Stated goal: Only the lines holding the string "names" are needed. Copy each one.

————————

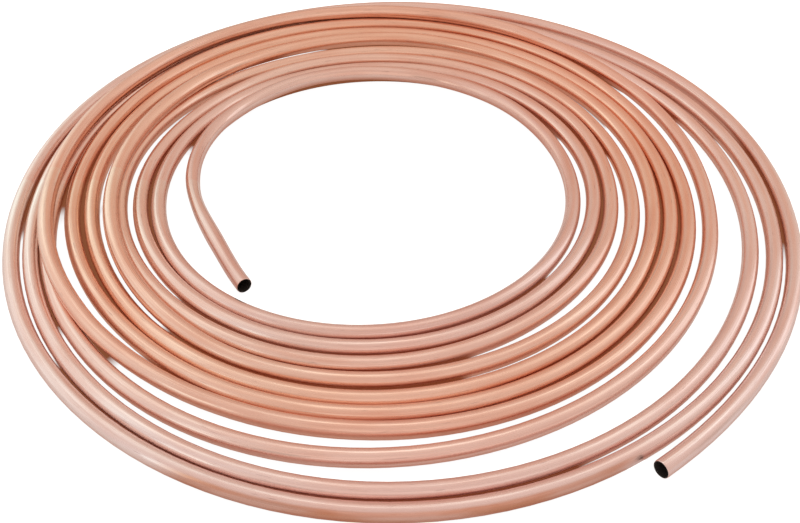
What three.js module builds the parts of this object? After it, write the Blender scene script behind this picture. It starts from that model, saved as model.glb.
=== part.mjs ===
import * as THREE from 'three';

// Soft copper tube wound into one loose flat coil, both ends cut square. Millimetres, +Z up.

// Tube
const tubeDiameter = 12.7;        // nominal outside diameter, 1/2 in
const tubeWall = 0.81;            // 0.032 in
const flattening = 0.045;         // winding narrows the section by this share and heightens it as much
// Coil
const eyeRadius = 160;            // of the open middle, out to the first turn's centre line
const looseness = 1.7;            // mean daylight between neighbouring turns
const turnClearance = 0.3;        // least daylight between them
const woundTurns = 10.8;          // from the inner end to the outer end
const innerEndBearing = 228.8;    // degrees counter-clockwise from +X, seen from above
// Facets
const stepsPerTurn = 31;
const outerSides = 10;
const boreSides = 8;
// Settling of turns that press into each other
const settleRounds = 500;         // at most
const giveWay = 0.55;             // share of what is missing between two turns that each gives in a round
const settled = 0.9999;           // share of the full distance at which two turns are left alone

// How far each turn wanders out (or in, where negative) from an even spiral, one row a turn, innermost
// first, in units of wanderStep. The tube winds clockwise, so each row runs on into the next.
// Bearings of the columns:
//  240 210 180 150 120  90  60  30   0 330 300 270
const wanderStep = 0.5;
const wander = [
  [38, 8, 25, 36, 16, -10, -31, -51, -54, -45, -27, 2],
  [31, 47, 45, 30, 6, -15, -31, -46, -50, -44, -23, 3],
  [28, 43, 46, 29, 13, -10, -30, -42, -51, -43, -24, 4],
  [28, 44, 53, 40, 10, -10, -27, -44, -46, -34, -16, 5],
  [25, 34, 27, 15, 16, 10, -16, -32, -41, -32, -13, 8],
  [26, 32, 41, 42, 31, 7, -19, -39, -43, -34, -15, 4],
  [19, 31, 42, 37, 26, 12, -12, -40, -45, -35, -16, 1],
  [17, 41, 42, 34, 20, -4, -25, -27, -37, -30, -10, 13],
  [29, 24, 11, 5, -8, -20, -34, -30, -13, 3, 22, 35],
  [35, 22, 7, 1, -13, -24, -39, -25, -6, 9, 23, 34],
  [32, 21, 8, -3, -17, -24, -26, -13, -4, 8, 27, 76],
];
// Where a turn rides up over its neighbours: turn number, then its rise at the same bearings, where 1
// is the height of the tube
const rides = [
  { turn: 1, rise: [0, 0, 0, 0, 0.25, 0.15, 0, 0, 0, 0, 0, 0] },
  { turn: 5, rise: [0, 0.7, 1, 1, 0.4, 0.15, 0.05, 0, 0, 0, 0, 0] },
  { turn: 7, rise: [0, 0, 0, 0.3, 0.3, 0.1, 0, 0, 0, 0, 0, 0] },
  { turn: 8, rise: [0, 0.75, 0.93, 1, 1, 0.82, 0.68, 0.08, 0, 0, 0, 0] },
];

// Smooth value of a table of equally spaced readings at any place along it
function along(readings, place) {
  const last = readings.length - 1;
  const i = THREE.MathUtils.clamp(Math.floor(place), 0, last - 1);
  const f = place - i;
  const [a, b, c, d] = [i - 1, i, i + 1, i + 2].map((j) => readings[THREE.MathUtils.clamp(j, 0, last)]);
  return b + 0.5 * f * (c - a + f * (2 * a - 5 * b + 4 * c - d + f * (3 * (b - c) + d - a)));
}

// Every turn's readings, run together. A turn past the last row wanders as that row does.
const bearings = wander[0].length;
const firstBearing = 240;
const turns = Array.from({ length: Math.max(wander.length, Math.ceil(woundTurns) + 1) }, (_, i) => ({
  wander: wander[i] ?? wander.at(-1),
  rise: rides.find((r) => r.turn === i + 1)?.rise ?? Array(bearings).fill(0),
}));
const allWander = turns.flatMap((t) => t.wander);
const allRise = turns.flatMap((t) => t.rise);

// Section's half axes, across the coil and upright
const halfWidth = (tubeDiameter * (1 - flattening)) / 2;
const halfHeight = (tubeDiameter * (1 + flattening)) / 2;

// Stations down the middle of the tube. All turns share their bearings, so neighbours lie side by side.
const turnPitch = tubeDiameter + looseness;
const stepCount = Math.round(woundTurns * stepsPerTurn);
const stations = Array.from({ length: stepCount + 1 }, (_, i) => {
  const turned = firstBearing - innerEndBearing + (i * 360) / stepsPerTurn;
  const place = (turned / 360) * bearings;
  return {
    turned,
    out: eyeRadius + (turnPitch * turned) / 360 + wanderStep * along(allWander, place),
    up: Math.max(0, along(allRise, place)) * 2 * halfHeight,
  };
});

// Turns that would press into each other settle: they move apart, and a riding turn is lifted
for (let round = 0, moved = true; moved && round < settleRounds; round++) {
  moved = false;
  stations.forEach((s, i) => {
    for (const o of [stations[i + stepsPerTurn], stations[i + 2 * stepsPerTurn]]) {
      if (!o) continue;
      const x = (o.out - s.out) / (2 * halfWidth + turnClearance);
      const y = (o.up - s.up) / (2 * halfHeight + turnClearance);
      const apart = Math.hypot(x, y);
      if (apart > settled) continue;
      const push = (giveWay * (1 - apart)) / apart;
      s.out -= push * x * 2 * halfWidth;
      o.out += push * x * 2 * halfWidth;
      (y >= 0 ? o : s).up += 2 * push * Math.abs(y) * 2 * halfHeight;
      moved = true;
    }
  });
}

// The centre line passes through its stations at even parameter steps, so an extrusion keeps them.
// Each straight step touches the round turn at its middle, so its ends stand out by roundOut.
class CentreLine extends THREE.CatmullRomCurve3 {
  getUtoTmapping(u) { return u; }
}
const roundOut = 1 / Math.cos(Math.PI / stepsPerTurn);
const centreLine = new CentreLine(stations.map(({ turned, out, up }) => {
  const bearing = THREE.MathUtils.degToRad(firstBearing - turned);
  const reach = out * roundOut;
  return new THREE.Vector3(reach * Math.cos(bearing), reach * Math.sin(bearing), up + halfHeight);
}));

// Section of the tube, x down and y across: an oval whose top and bottom are flats at its full height
function oval(sides, high, wide) {
  const flatHigh = high / Math.cos(Math.PI / sides);
  return Array.from({ length: sides }, (_, i) => {
    const a = (Math.PI / sides) * (2 * i + 1);
    return new THREE.Vector2(flatHigh * Math.cos(a), wide * Math.sin(a));
  });
}
const section = new THREE.Shape(oval(outerSides, halfHeight, halfWidth));
section.holes.push(new THREE.Path(oval(boreSides, halfHeight - tubeWall, halfWidth - tubeWall)));

const copper = new THREE.MeshStandardMaterial({
  name: 'annealed_copper',
  color: 0xc98a6b,
  metalness: 0.9,
  roughness: 0.38,
});
const tube = new THREE.Mesh(
  new THREE.ExtrudeGeometry(section, { steps: stepCount, extrudePath: centreLine, bevelEnabled: false }),
  copper,
);
tube.name = 'copper_tube';
tube.geometry.computeBoundingBox();
const middle = tube.geometry.boundingBox.getCenter(new THREE.Vector3());
tube.position.set(-middle.x, -middle.y, -tube.geometry.boundingBox.min.z);

const coil = new THREE.Group();
coil.name = 'copper_tube_coil';
coil.add(tube);
export default coil;
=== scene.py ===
# %% [markdown]
# A coil of soft copper tube, half an inch across, of the kind that plumbers and refrigeration
# fitters unroll. It is one piece of tube, wound flat and loose in nearly eleven turns, with a
# square cut at each end. Two of the turns have climbed over their neighbours. Everything here is
# in metres, with +Z up and the floor at zero, and one frame holds the solid model and the looks.

import bpy
import numpy as np
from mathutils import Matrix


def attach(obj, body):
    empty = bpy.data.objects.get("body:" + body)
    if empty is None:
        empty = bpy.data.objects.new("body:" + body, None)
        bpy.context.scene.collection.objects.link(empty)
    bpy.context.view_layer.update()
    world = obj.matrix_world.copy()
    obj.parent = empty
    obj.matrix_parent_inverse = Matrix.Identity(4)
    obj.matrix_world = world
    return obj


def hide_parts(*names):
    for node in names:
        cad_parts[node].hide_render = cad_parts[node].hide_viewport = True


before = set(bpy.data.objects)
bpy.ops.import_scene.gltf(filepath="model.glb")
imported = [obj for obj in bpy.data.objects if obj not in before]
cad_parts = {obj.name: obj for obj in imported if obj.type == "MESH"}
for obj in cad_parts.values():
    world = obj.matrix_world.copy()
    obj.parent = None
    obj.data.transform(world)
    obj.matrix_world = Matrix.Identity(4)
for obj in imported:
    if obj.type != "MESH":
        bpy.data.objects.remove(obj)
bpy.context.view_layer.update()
mm = 0.001

# %% [markdown]
# The camera comes first, so that every later step can be judged through it. It stands in front of
# the coil at a little under half a metre's height and looks 43 degrees down, through a slightly
# long lens.

# %% Camera
camera_data = bpy.data.cameras.new("camera")
camera_data.sensor_width = 36.0
camera_data.lens = 41.57
camera_data.clip_start = 0.01
camera = bpy.data.objects.new("camera", camera_data)
camera.location = (-0.0012, -0.6066, 0.4849)
camera.rotation_euler = (np.radians(47.05), 0.0, 0.0)
bpy.context.scene.collection.objects.link(camera)
bpy.context.scene.camera = camera
print("camera at", tuple(camera.location))

# %% [markdown]
# A few helpers serve every material. Colours are written the way a paint card gives them, as sRGB
# hex, and turned into the linear light that a renderer adds up. A node is added together with its
# settings and its links, so that a material reads from top to bottom as a list.


# %% Helpers for materials
def linear(code):
    """sRGB hex to linear RGBA: c / 12.92 below 0.04045, else ((c + 0.055) / 1.055) to the 2.4."""
    c = np.array([int(code[i : i + 2], 16) for i in (1, 3, 5)]) / 255
    return (*np.where(c <= 0.04045, c / 12.92, ((c + 0.055) / 1.055) ** 2.4), 1.0)


def add(tree, kind, settings=None, **inputs):
    """Add one node. Settings are its own properties. Inputs are sockets by name or by _number, and
    take a value, another socket, or another node, which gives its first output that is in use."""
    node = tree.nodes.new(kind)
    for name, value in (settings or {}).items():
        setattr(node, name, value)
    for name, value in inputs.items():
        key = int(name[1:]) if name[0] == "_" else name.replace("_", " ")
        if isinstance(value, bpy.types.Node):
            value = next(output for output in value.outputs if output.enabled)
        if isinstance(value, bpy.types.NodeSocket):
            tree.links.new(value, node.inputs[key])
        else:
            node.inputs[key].default_value = value
    return node


def set_stops(ramp, stops):
    """Give a colour ramp these stops, each a position from 0 to 1 and a linear colour."""
    elements = ramp.color_ramp.elements
    elements.remove(elements[-1])
    for k, (position, colour) in enumerate(stops.items()):
        stop = elements.new(position) if k else elements[0]
        stop.position, stop.color = position, colour


def new_material(name):
    """An empty node material and its tree."""
    material = bpy.data.materials.new(name)
    material.use_nodes = True
    material.node_tree.nodes.clear()
    return material, material.node_tree


# Settings that come back: a mix of two colours, one colour as a filter on another, a soft step
paint = {"data_type": "RGBA"}
tinted = {"data_type": "RGBA", "blend_type": "MULTIPLY"}
soft_step = {"interpolation_type": "SMOOTHSTEP"}
product = {"operation": "MULTIPLY"}
scaled_sum = {"operation": "MULTIPLY_ADD"}
print("mid grey in linear light", round(float(linear("#808080")[0]), 3))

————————

Output for this exercise:
def hide_parts(*names):
    for node in names:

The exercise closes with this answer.